--- Start RECORDED DATA ---

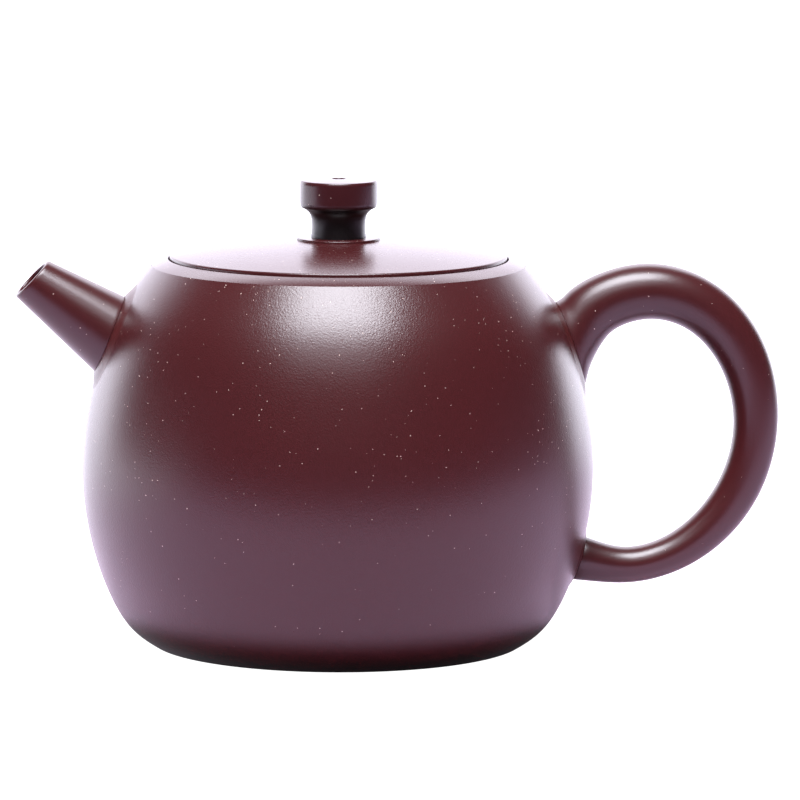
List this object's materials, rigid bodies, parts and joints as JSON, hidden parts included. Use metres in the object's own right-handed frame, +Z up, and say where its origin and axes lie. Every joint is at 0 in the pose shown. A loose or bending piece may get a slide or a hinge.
{
  "type": "clay teapot",
  "caption": "Round unglazed clay teapot with an inlaid lift-off lid and small flared knob, a short straight spout and a ring handle.",
  "frame": {"origin": "on the pot's axis, in the plane of the ring it rests on", "axes": "+Z up along the pot's axis, spout towards -X, handle towards +X"},
  "size_m": [0.1421, 0.095, 0.0866],
  "materials": {
    "body_clay": "unglazed burnished stoneware, satin",
    "base_clay": "unglazed clay, pressed smooth, matt",
    "shoulder_clay": "unglazed burnished stoneware, satin",
    "spout_clay": "unglazed burnished stoneware, satin",
    "inside_clay": "unglazed clay, not burnished, matt",
    "handle_clay": "unglazed burnished stoneware, satin",
    "lid_clay": "unglazed burnished stoneware, satin",
    "knob_clay": "unglazed burnished stoneware, satin"
  },
  "bodies": {
    "pot": {"body_wall": "body_clay", "base_disc": "base_clay", "mouth_ring": "shoulder_clay", "spout": "spout_clay", "spout_collar": "body_clay", "spout_strainer": "inside_clay", "handle": "handle_clay", "handle_upper_collar": "body_clay", "handle_lower_collar": "body_clay"},
    "lid": {"lid_disc": "lid_clay", "lid_flange": "inside_clay", "knob_plate": "lid_clay", "lid_knob": "knob_clay"}
  },
  "joints": [
    {"name": "lid_lift", "type": "slide", "parent": "pot", "child": "lid", "axis": [0, 0, 1], "range_m": [0, 0.08]}
  ]
}
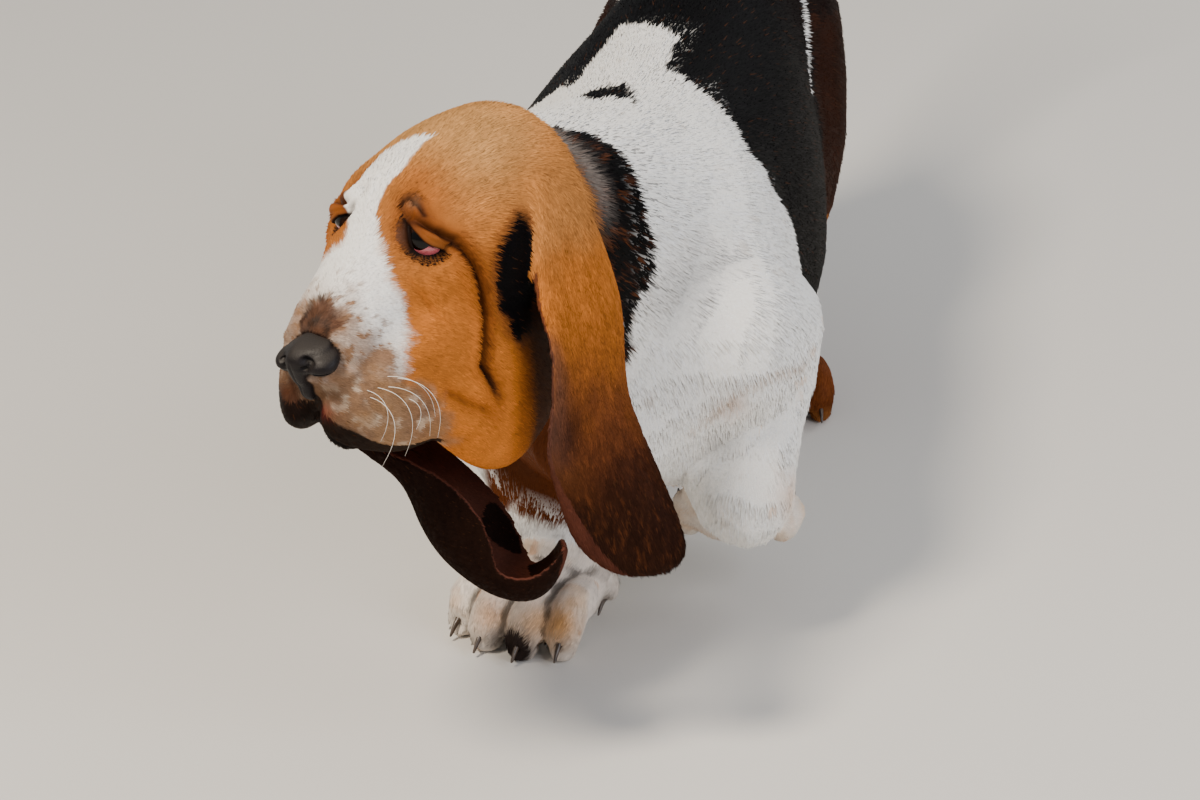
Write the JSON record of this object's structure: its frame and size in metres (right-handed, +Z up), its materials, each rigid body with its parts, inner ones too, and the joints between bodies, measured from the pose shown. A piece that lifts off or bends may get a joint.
{
  "type": "basset hound",
  "caption": "Life-size basset hound in mid step, near foreleg lifted, head turned to its right, long ears hanging, tail up.",
  "frame": {"origin": "on the floor under the middle of the whole hound, from nose to tail tip and from side to side", "axes": "+Z up, +Y from the head to the tail, +X to the hound's own left"},
  "size_m": [0.3012, 1.0333, 0.5456],
  "materials": {
    "white_coat": "short smooth white fur",
    "black_coat": "short glossy black fur",
    "tan_coat": "short warm tan fur",
    "brown_coat": "short dark brown fur",
    "nose_leather": "moist black pebbled skin",
    "claw_horn": "dark polished horn",
    "eye": "wet dark brown eye"
  },
  "bodies": {
    "root": {"ear_left": "brown_coat", "ear_right": "brown_coat", "eye_left": "eye", "eye_right": "eye", "foreclaw_left_1": "claw_horn", "foreclaw_left_2": "claw_horn", "foreclaw_left_3": "claw_horn", "foreclaw_left_4": "claw_horn", "foreclaw_left_5": "claw_horn", "foreclaw_right_1": "claw_horn", "foreclaw_right_2": "claw_horn", "foreclaw_right_3": "claw_horn", "foreclaw_right_4": "claw_horn", "foreclaw_right_5": "claw_horn", "foreleg_left": "white_coat", "foreleg_right": "white_coat", "forepaw_left": "white_coat", "forepaw_right": "white_coat", "head": "tan_coat", "hindclaw_left_1": "claw_horn", "hindclaw_left_2": "claw_horn", "hindclaw_left_3": "claw_horn", "hindclaw_left_4": "claw_horn", "hindclaw_right_1": "claw_horn", "hindclaw_right_2": "claw_horn", "hindclaw_right_3": "claw_horn", "hindclaw_right_4": "claw_horn", "hindpaw_left": "white_coat", "hindpaw_right": "white_coat", "lower_jaw": "tan_coat", "lower_leg_left": "brown_coat", "lower_leg_right": "brown_coat", "neck": "white_coat", "nose": "nose_leather", "tail": "white_coat", "thigh_left": "brown_coat", "thigh_right": "brown_coat", "torso": "black_coat"}
  },
  "joints": []
}
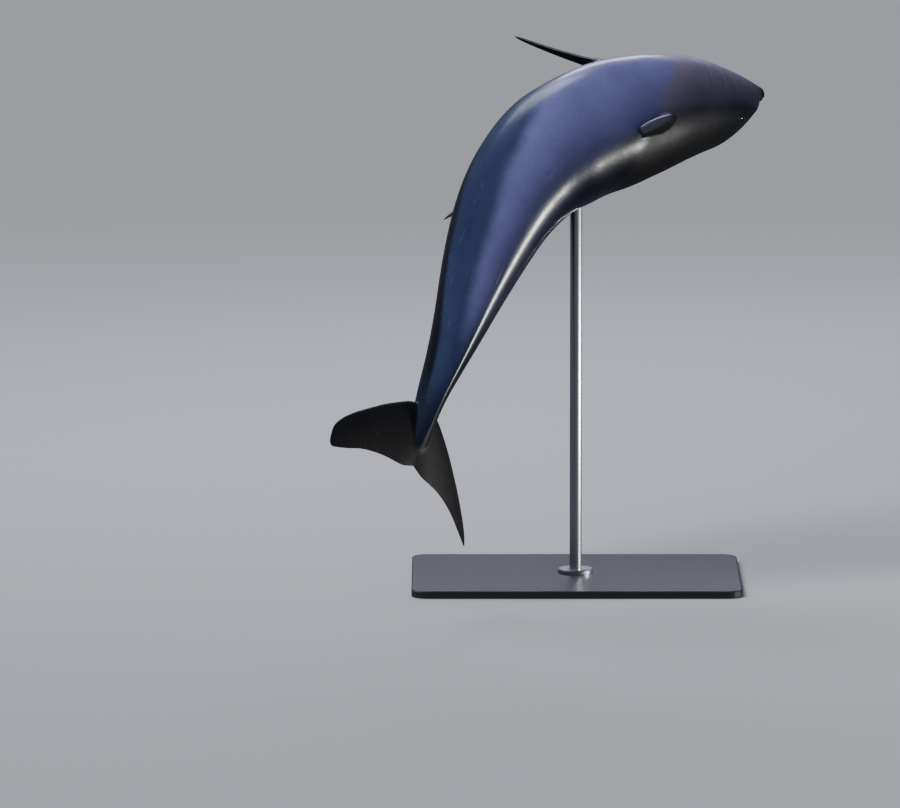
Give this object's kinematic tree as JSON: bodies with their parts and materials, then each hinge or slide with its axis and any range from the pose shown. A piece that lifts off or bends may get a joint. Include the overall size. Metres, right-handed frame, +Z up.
{
  "type": "bottlenose dolphin",
  "caption": "Life-size bottlenose dolphin in mid leap, arching and rolling to show its belly, held up by a steel rod on a flat base.",
  "frame": {"origin": "on the floor, under the middle of the whole object's box", "axes": "+Z up; the animal climbs from its flukes, at low X and low Y, and heads for +X and +Y; +X is the way its head points as seen from the front, at low Y"},
  "size_m": [1.7255, 1.6904, 2.1166],
  "materials": {
    "skin": "wet, smooth and glossy, dark blue-grey above and pale on belly and throat",
    "eye": "gloss",
    "base_paint": "satin",
    "steel": "satin"
  },
  "bodies": {
    "root": {"upper_beak": "skin", "melon": "skin", "lower_jaw": "skin", "head": "skin", "neck": "skin", "chest": "skin", "trunk": "skin", "loin": "skin", "tail_stock": "skin", "peduncle": "skin", "dorsal_fin": "skin", "flipper_left": "skin", "flipper_right": "skin", "fluke_left": "skin", "fluke_right": "skin", "eye_right": "eye", "eye_left": "eye", "stand_base": "base_paint", "stand_flange": "steel", "stand_rod": "steel"}
  },
  "joints": []
}
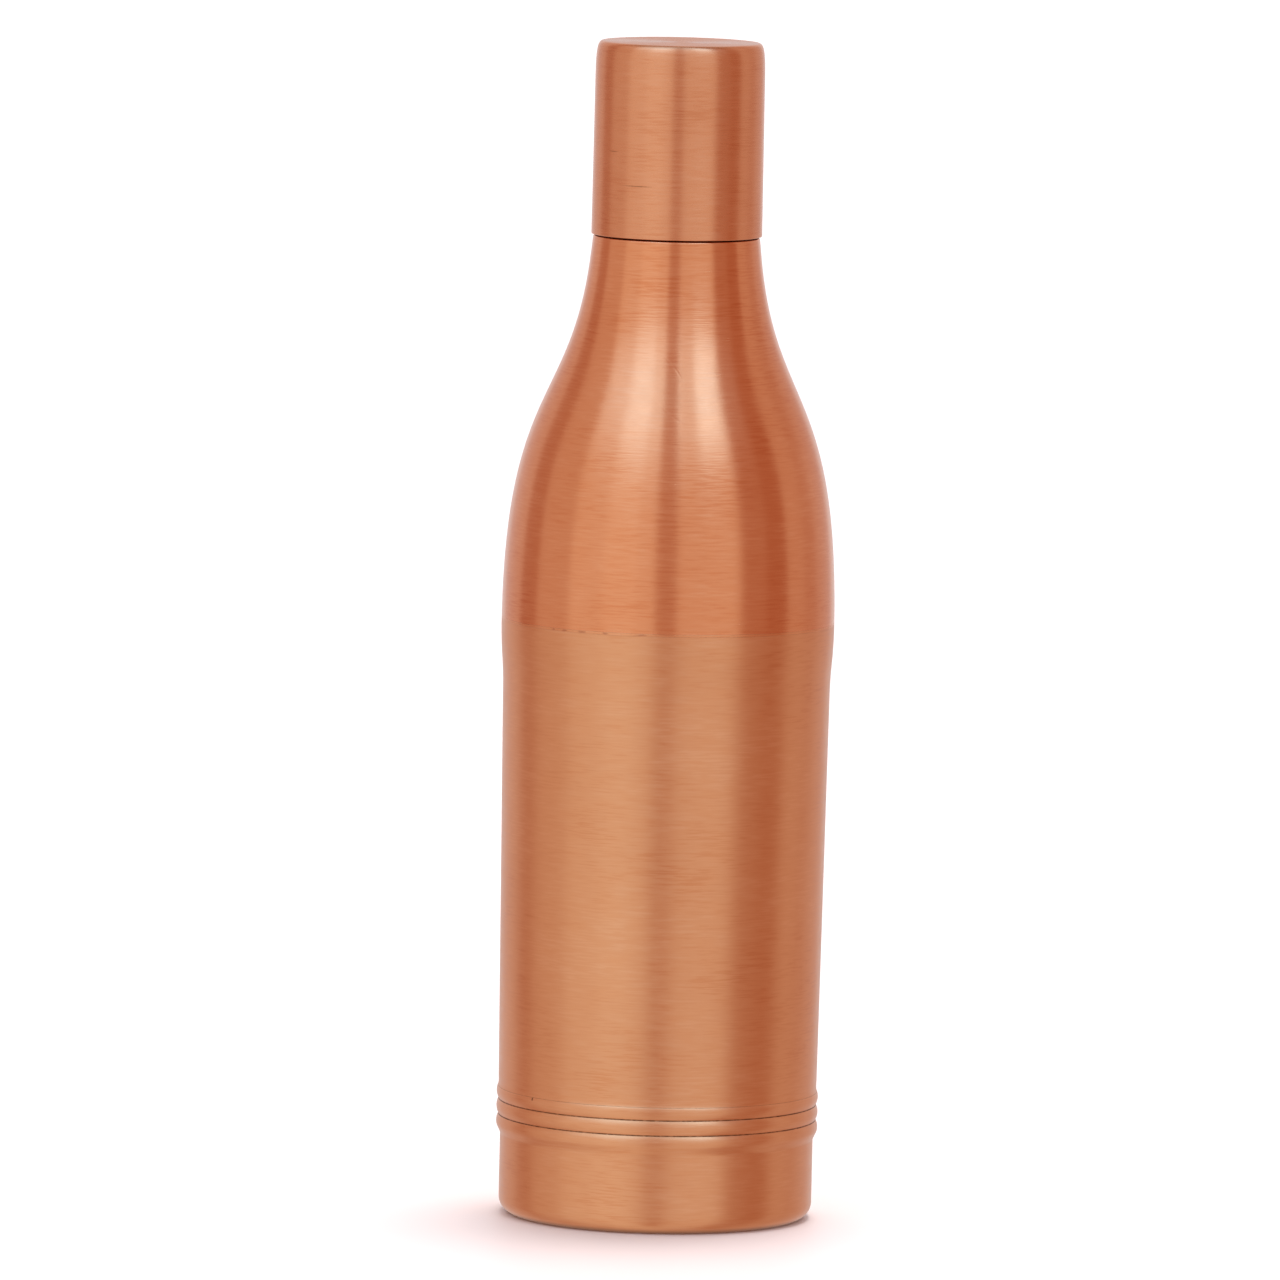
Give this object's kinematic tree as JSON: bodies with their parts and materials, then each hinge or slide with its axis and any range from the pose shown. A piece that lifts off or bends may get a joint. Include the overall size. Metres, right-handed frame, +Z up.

--- End RECORDED DATA ---

THE TASK |
Exactly reproduce every record.

FULL OUTPUT |
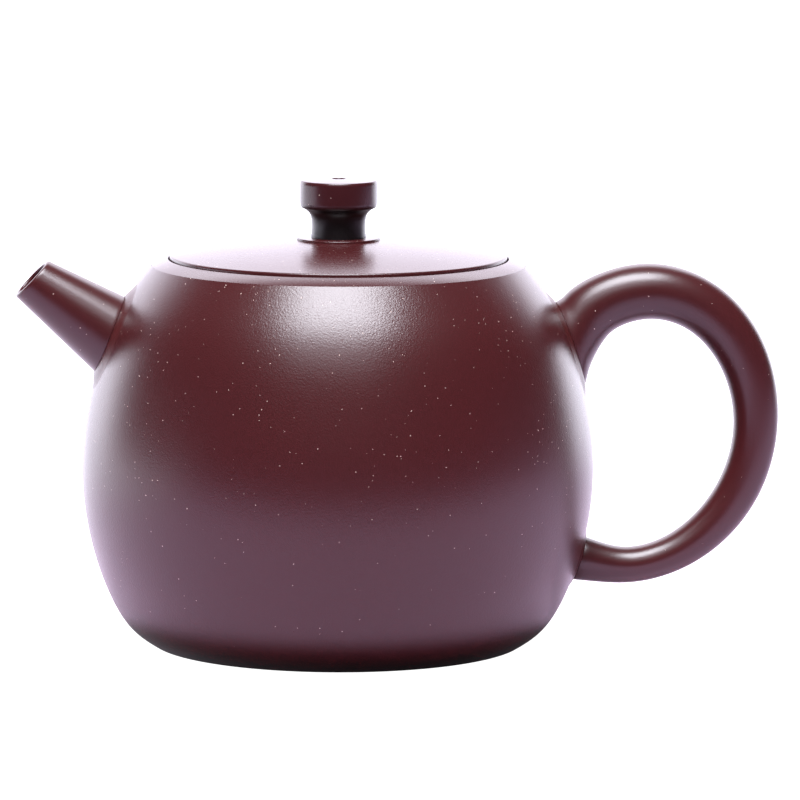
List this object's materials, rigid bodies, parts and joints as JSON, hidden parts included. Use metres in the object's own right-handed frame, +Z up, and say where its origin and axes lie. Every joint is at 0 in the pose shown. A loose or bending piece may get a slide or a hinge.
{
  "type": "clay teapot",
  "caption": "Round unglazed clay teapot with an inlaid lift-off lid and small flared knob, a short straight spout and a ring handle.",
  "frame": {"origin": "on the pot's axis, in the plane of the ring it rests on", "axes": "+Z up along the pot's axis, spout towards -X, handle towards +X"},
  "size_m": [0.1421, 0.095, 0.0866],
  "materials": {
    "body_clay": "unglazed burnished stoneware, satin",
    "base_clay": "unglazed clay, pressed smooth, matt",
    "shoulder_clay": "unglazed burnished stoneware, satin",
    "spout_clay": "unglazed burnished stoneware, satin",
    "inside_clay": "unglazed clay, not burnished, matt",
    "handle_clay": "unglazed burnished stoneware, satin",
    "lid_clay": "unglazed burnished stoneware, satin",
    "knob_clay": "unglazed burnished stoneware, satin"
  },
  "bodies": {
    "pot": {"body_wall": "body_clay", "base_disc": "base_clay", "mouth_ring": "shoulder_clay", "spout": "spout_clay", "spout_collar": "body_clay", "spout_strainer": "inside_clay", "handle": "handle_clay", "handle_upper_collar": "body_clay", "handle_lower_collar": "body_clay"},
    "lid": {"lid_disc": "lid_clay", "lid_flange": "inside_clay", "knob_plate": "lid_clay", "lid_knob": "knob_clay"}
  },
  "joints": [
    {"name": "lid_lift", "type": "slide", "parent": "pot", "child": "lid", "axis": [0, 0, 1], "range_m": [0, 0.08]}
  ]
}
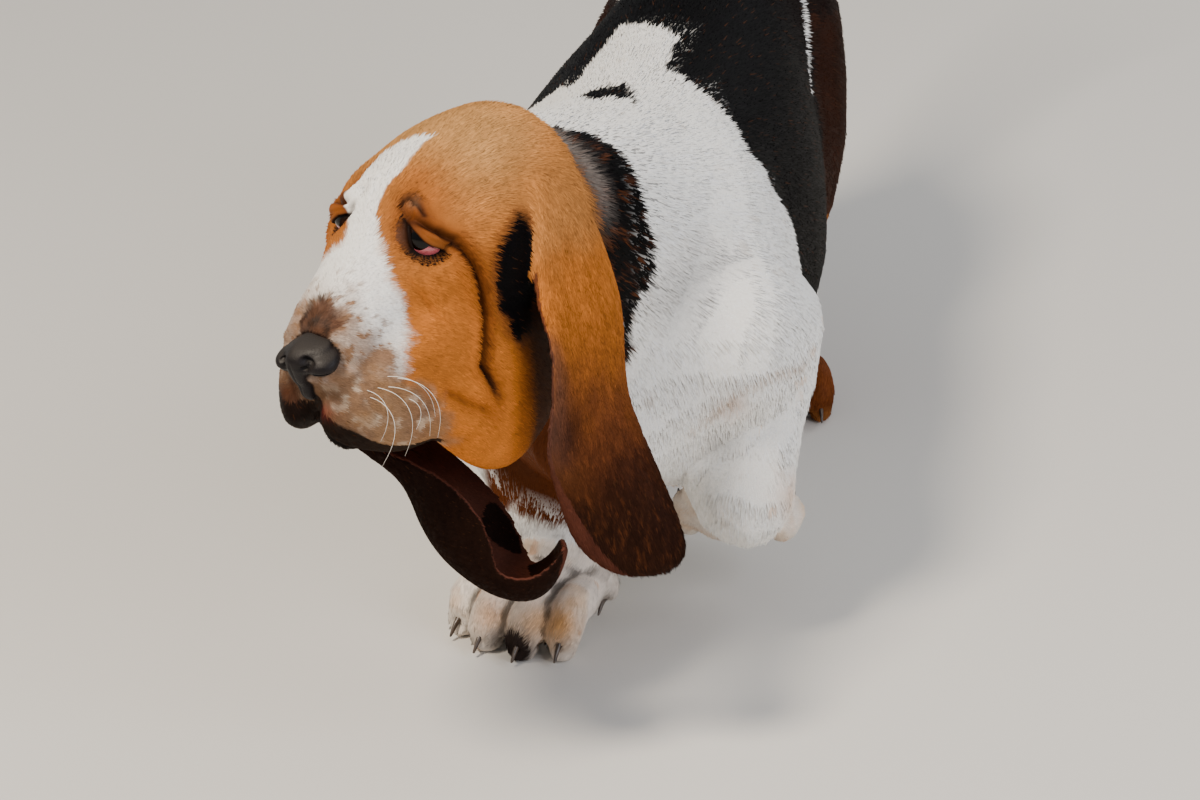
Write the JSON record of this object's structure: its frame and size in metres (right-handed, +Z up), its materials, each rigid body with its parts, inner ones too, and the joints between bodies, measured from the pose shown. A piece that lifts off or bends may get a joint.
{
  "type": "basset hound",
  "caption": "Life-size basset hound in mid step, near foreleg lifted, head turned to its right, long ears hanging, tail up.",
  "frame": {"origin": "on the floor under the middle of the whole hound, from nose to tail tip and from side to side", "axes": "+Z up, +Y from the head to the tail, +X to the hound's own left"},
  "size_m": [0.3012, 1.0333, 0.5456],
  "materials": {
    "white_coat": "short smooth white fur",
    "black_coat": "short glossy black fur",
    "tan_coat": "short warm tan fur",
    "brown_coat": "short dark brown fur",
    "nose_leather": "moist black pebbled skin",
    "claw_horn": "dark polished horn",
    "eye": "wet dark brown eye"
  },
  "bodies": {
    "root": {"ear_left": "brown_coat", "ear_right": "brown_coat", "eye_left": "eye", "eye_right": "eye", "foreclaw_left_1": "claw_horn", "foreclaw_left_2": "claw_horn", "foreclaw_left_3": "claw_horn", "foreclaw_left_4": "claw_horn", "foreclaw_left_5": "claw_horn", "foreclaw_right_1": "claw_horn", "foreclaw_right_2": "claw_horn", "foreclaw_right_3": "claw_horn", "foreclaw_right_4": "claw_horn", "foreclaw_right_5": "claw_horn", "foreleg_left": "white_coat", "foreleg_right": "white_coat", "forepaw_left": "white_coat", "forepaw_right": "white_coat", "head": "tan_coat", "hindclaw_left_1": "claw_horn", "hindclaw_left_2": "claw_horn", "hindclaw_left_3": "claw_horn", "hindclaw_left_4": "claw_horn", "hindclaw_right_1": "claw_horn", "hindclaw_right_2": "claw_horn", "hindclaw_right_3": "claw_horn", "hindclaw_right_4": "claw_horn", "hindpaw_left": "white_coat", "hindpaw_right": "white_coat", "lower_jaw": "tan_coat", "lower_leg_left": "brown_coat", "lower_leg_right": "brown_coat", "neck": "white_coat", "nose": "nose_leather", "tail": "white_coat", "thigh_left": "brown_coat", "thigh_right": "brown_coat", "torso": "black_coat"}
  },
  "joints": []
}
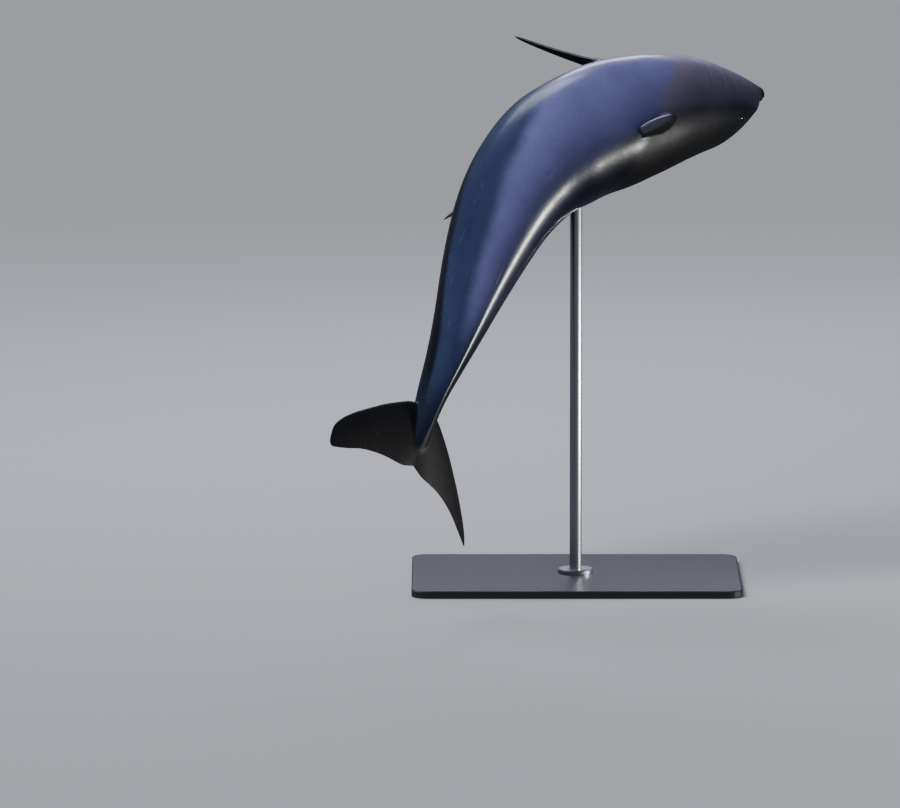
Give this object's kinematic tree as JSON: bodies with their parts and materials, then each hinge or slide with its axis and any range from the pose shown. A piece that lifts off or bends may get a joint. Include the overall size. Metres, right-handed frame, +Z up.
{
  "type": "bottlenose dolphin",
  "caption": "Life-size bottlenose dolphin in mid leap, arching and rolling to show its belly, held up by a steel rod on a flat base.",
  "frame": {"origin": "on the floor, under the middle of the whole object's box", "axes": "+Z up; the animal climbs from its flukes, at low X and low Y, and heads for +X and +Y; +X is the way its head points as seen from the front, at low Y"},
  "size_m": [1.7255, 1.6904, 2.1166],
  "materials": {
    "skin": "wet, smooth and glossy, dark blue-grey above and pale on belly and throat",
    "eye": "gloss",
    "base_paint": "satin",
    "steel": "satin"
  },
  "bodies": {
    "root": {"upper_beak": "skin", "melon": "skin", "lower_jaw": "skin", "head": "skin", "neck": "skin", "chest": "skin", "trunk": "skin", "loin": "skin", "tail_stock": "skin", "peduncle": "skin", "dorsal_fin": "skin", "flipper_left": "skin", "flipper_right": "skin", "fluke_left": "skin", "fluke_right": "skin", "eye_right": "eye", "eye_left": "eye", "stand_base": "base_paint", "stand_flange": "steel", "stand_rod": "steel"}
  },
  "joints": []
}
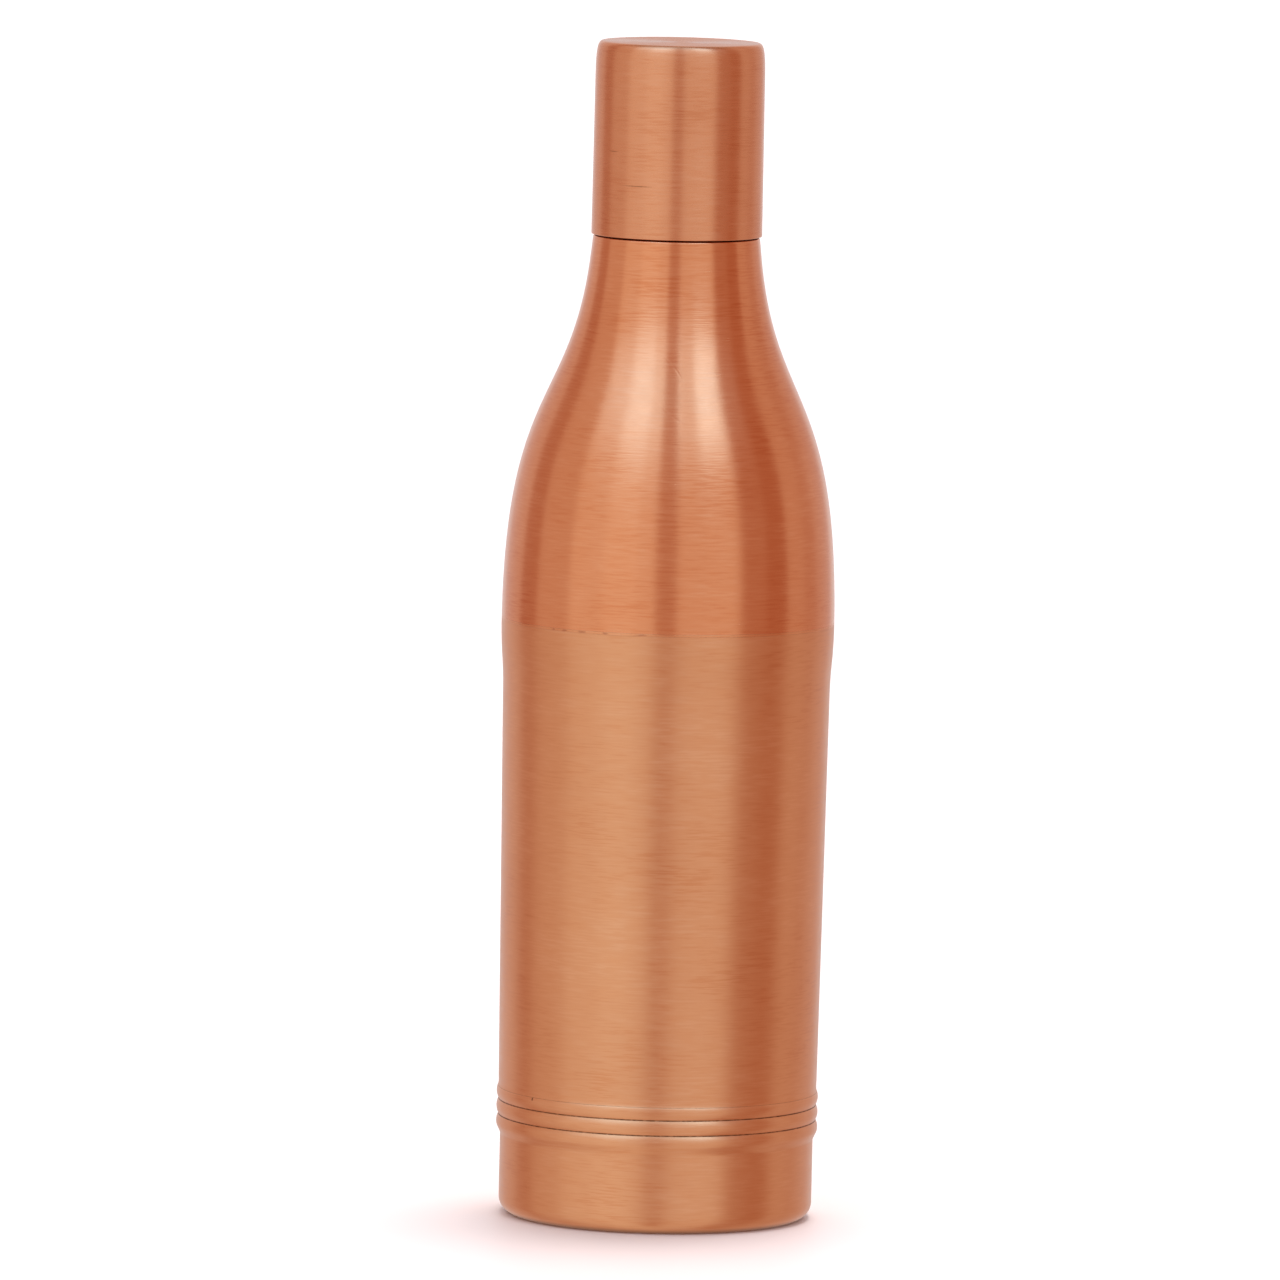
Give this object's kinematic tree as JSON: bodies with their parts and materials, then each hinge or slide with its axis and any range from the pose shown. A piece that lifts off or bends may get a joint. Include the overall size. Metres, right-handed frame, +Z up.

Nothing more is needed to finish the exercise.